While the real frames have these subtle compression artifacts, a neural network-generated face doesn't. When the real frame and fake face are blended together, a convolutional network can identify the artifact differences between the face area and the rest of the frame.

Notice that in the final video, the face area is compressed only once, while the rest of the frame is compressed at least twice. There are methods to detect double compression that can be used to identify single compression areas in a double compressed frame.

If the final video compression ratio is too high, the compression artifacts can mask anything we mentioned above. Highly compressed deepfake videos are the greatest challenge for the deepfake detection so far.

Adversarial Attacks

Adversarial examples are input images tailored specifically to deceive a classifier. A deepfake image with a special noise can cause a deepfake model to malfunction and classify the fake as real with high confidence.

Ian Goodfellow —one of the pioneers of this field— states; "We do not yet know whether defending against adversarial examples is a theoretically hopeless endeavor."

The following image is an example of adversarial attacks. A small noise is added to the panda image on the left, and the result is an adversarial example on the right. Although the human eye doesn't see any difference between the original and modified images, the classifier network is deceived and identifies the panda image as a gibbon with high confidence.

Conclusion

We believe that the deepfake problem should be solved with the community by working together. Hence, we open-sourced our current deepware scanner, and we promise to share further advancement with the community.
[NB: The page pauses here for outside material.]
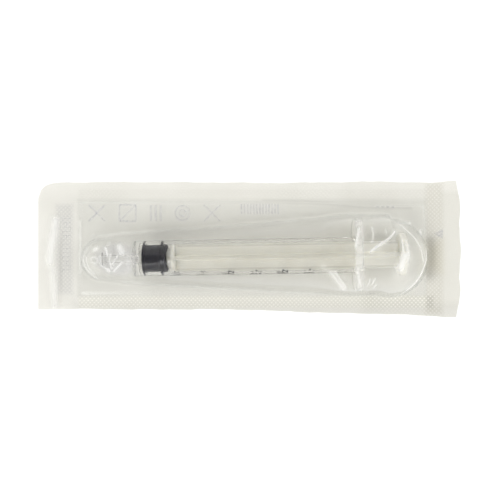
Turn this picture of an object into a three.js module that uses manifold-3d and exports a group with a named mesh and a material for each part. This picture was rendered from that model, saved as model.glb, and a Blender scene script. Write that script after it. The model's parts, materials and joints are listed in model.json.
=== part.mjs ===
// A 3 mL oral syringe sealed in its peel pouch, in millimetres, +Z up.
// The pouch lies on its paper. The origin is the middle of the paper's underside, +X runs along
// the pouch from the syringe's tip to its thumb plate, and +Y runs across it.

import * as THREE from 'three';
import { mergeVertices } from 'three/addons/utils/BufferGeometryUtils.js';
import Module from 'manifold-3d';

const wasm = await Module();
wasm.setup();

// ---- Driving dimensions: syringe ----
// Places along the syringe are measured on its axis from the pouch's middle, tip end negative.

const ROUND_SIDES = 48;
const CORNER_STEPS = 6;
const BORE_RADIUS = 4.475;
const BARREL_WALL = 0.775;
const BARREL_RADIUS = BORE_RADIUS + BARREL_WALL;
const TIP_END = -44;
const TIP_RADIUS = 1.95;
const TIP_ROOT_RADIUS = 2.2;
const TIP_BORE_RADIUS = 1;
const SHOULDER = -34.5;
const SHOULDER_CHAMFER = 0.6;
const BORE_FRONT = -32.6;
const BORE_CONE = 0.5;
const FLANGE_FRONT = 30.9;
const FLANGE_THICK = 2;
const FLANGE_REAR = FLANGE_FRONT + FLANGE_THICK;
const FLANGE_WIDTH = 21.5;
const FLANGE_HEIGHT = 12.4;
const FLANGE_CORNER = 5;
const CUT_PAST = 0.5;

const STOPPER_FRONT = -31.75;
const STOPPER_LENGTH = 6.95;
const STOPPER_REAR = STOPPER_FRONT + STOPPER_LENGTH;
const RUNNING_CLEARANCE = 0.05;
const RIB_RADIUS = BORE_RADIUS - RUNNING_CLEARANCE;
const RIB_WIDTH = 0.95;
const RIB_FLANK = 0.3;
const STOPPER_WAIST_RADIUS = 4.05;
const COLLAR_RADIUS = 4.2;
const COLLAR_WIDTH = 0.6;

const SOCKET_GAP = 0.4;
const NECK_RADIUS = 1.9;
const KNOB_RADIUS = 2.6;
const KNOB_LENGTH = 2.7;
const NECK_LENGTH = 1.6;
const PIECE_GAP = 0.3;

const BOSS_RADIUS = 3;
const BOSS_FRONT = STOPPER_REAR + PIECE_GAP;
const BOSS_LENGTH = 1.2;
const GUIDE_DISC_RADIUS = 4.15;
const GUIDE_DISC_THICK = 1.2;
const BLADE_WIDTH = 7.9;
const BLADE_THICK = 1.1;
const PLATE_FRONT = 44.4;
const PLATE_THICK = 1.6;
const PLATE_RADIUS = FLANGE_HEIGHT / 2;
const PLATE_CHAMFER = 0.3;

// ---- Driving dimensions: pouch ----

const PAPER_THICK = 0.25;
const FILM_THICK = 0.2;
const SEAL_GAP = 0.05;
const FILM_FLAT = PAPER_THICK + SEAL_GAP;
const POUCH_TIP_END = -64.7;
const POUCH_HANDLE_END = 63;
const HANDLE_END_BULGE = 1.2;
const HANDLE_END_RIPPLE = 0.4;
const HANDLE_END_RIPPLES = 3;
const UPPER_EDGE = 20.6;
const UPPER_EDGE_BOW = 0.4;
const LOWER_EDGE = -18.1;
const LOWER_EDGE_DROP = 2.4;
const LOWER_DROP_FROM = -20;
const LOWER_DROP_POWER = 1.4;
const TIP_CORNER_RADIUS = 5;
const EDGE_STEP = 4;

const PEEL_LINE = -54;
const PEEL_GAP = 0.15;
const POCKET_TIP_END = -52;
const POCKET_HANDLE_END = 55;
const POCKET_UPPER_TIP = 15;
const POCKET_UPPER_HANDLE = 13.8;
const POCKET_LOWER = -13.8;
const POCKET_BORDER = 1.2;
const POCKET_LIFT = 0.6;

const SYRINGE_TURN = THREE.MathUtils.degToRad(1);
const SYRINGE_Y = -2;
const AXIS_HEIGHT = PAPER_THICK + PIECE_GAP + FLANGE_HEIGHT / 2;

// The film's tent over the syringe: its ridge height, half-width and squareness along the pouch.
const TENT_TIP_END = -51.2;
const TENT_TIP_CENTRE = -45;
const TENT_HANDLE_FROM = 46.6;
const TENT_HANDLE_CENTRE = 42.2;
const TENT_HANDLE_END = 53.8;
const BEFORE_SHOULDER = SHOULDER - 0.9;
const BEFORE_FLANGE = FLANGE_FRONT - 1.5;
const PAST_FLANGE = FLANGE_REAR + 2;
const RIDGE = [
    [TENT_TIP_CENTRE, 9.6],
    [BEFORE_SHOULDER, 12.4],
    [BEFORE_FLANGE, 13.35],
];
const HALF_WIDTH = [
    [TENT_TIP_CENTRE, 6.6],
    [-35, 7.4],
    [-28, 8.3],
    [11, 10.7],
    [BEFORE_FLANGE, 12.1],
];
const SQUARENESS = [
    [-36, 2.3],
    [20, 2.4],
    [BEFORE_FLANGE, 5],
    [PAST_FLANGE, 5],
    [TENT_HANDLE_CENTRE, 3],
];
const END_SQUARENESS = 2.3;
const LEAST_HALF_WIDTH = 2.5;
const TENT_ROWS = [0, 0.22, 0.45, 0.64, 0.78, 0.88, 0.94, 0.98, 1];
const TIP_END_STEPS = [0, 0.07, 0.2, 0.36, 0.6, 1];
const HANDLE_END_STEPS = [0, 0.14, 0.28, 0.42, 0.56, 0.7, 0.82, 0.91, 0.97, 1];
const SYRINGE_STATIONS = [
    -41.5, -38.5, BEFORE_SHOULDER, -30, -22, -12, 0, 10, 20,
    BEFORE_FLANGE, FLANGE_FRONT + FLANGE_THICK / 2, PAST_FLANGE, 38.5,
];
const TIP_CORNER_STEPS = [0, 0.05, 0.2, 0.45];

// ---- Helpers ----

const { clamp, lerp, smoothstep } = THREE.MathUtils;

function alongTable(table, at) {
    // Straight-line reading of [place, value] pairs, held at both ends.
    const after = table.findIndex(([place]) => place >= at);
    if (after === 0) return table[0][1];
    if (after < 0) return table[table.length - 1][1];
    const [low, lowValue] = table[after - 1];
    const [high, highValue] = table[after];
    return lerp(lowValue, highValue, (at - low) / (high - low));
}

function superellipse(share, squareness) {
    return (1 - clamp(Math.abs(share), 0, 1) ** squareness) ** (1 / squareness);
}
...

At deepware, we build in-house datasets as required for our experiments, and we will also share them with the community, so stay tuned! The following is an image that shows our in-house identical-twin dataset that we used for certain experiments.

The result of the current state of the art models was shared above, and it's obvious that the deepfake problem is far from being solved. We listed some of the promising research areas. It's not a complete list, but it's a start.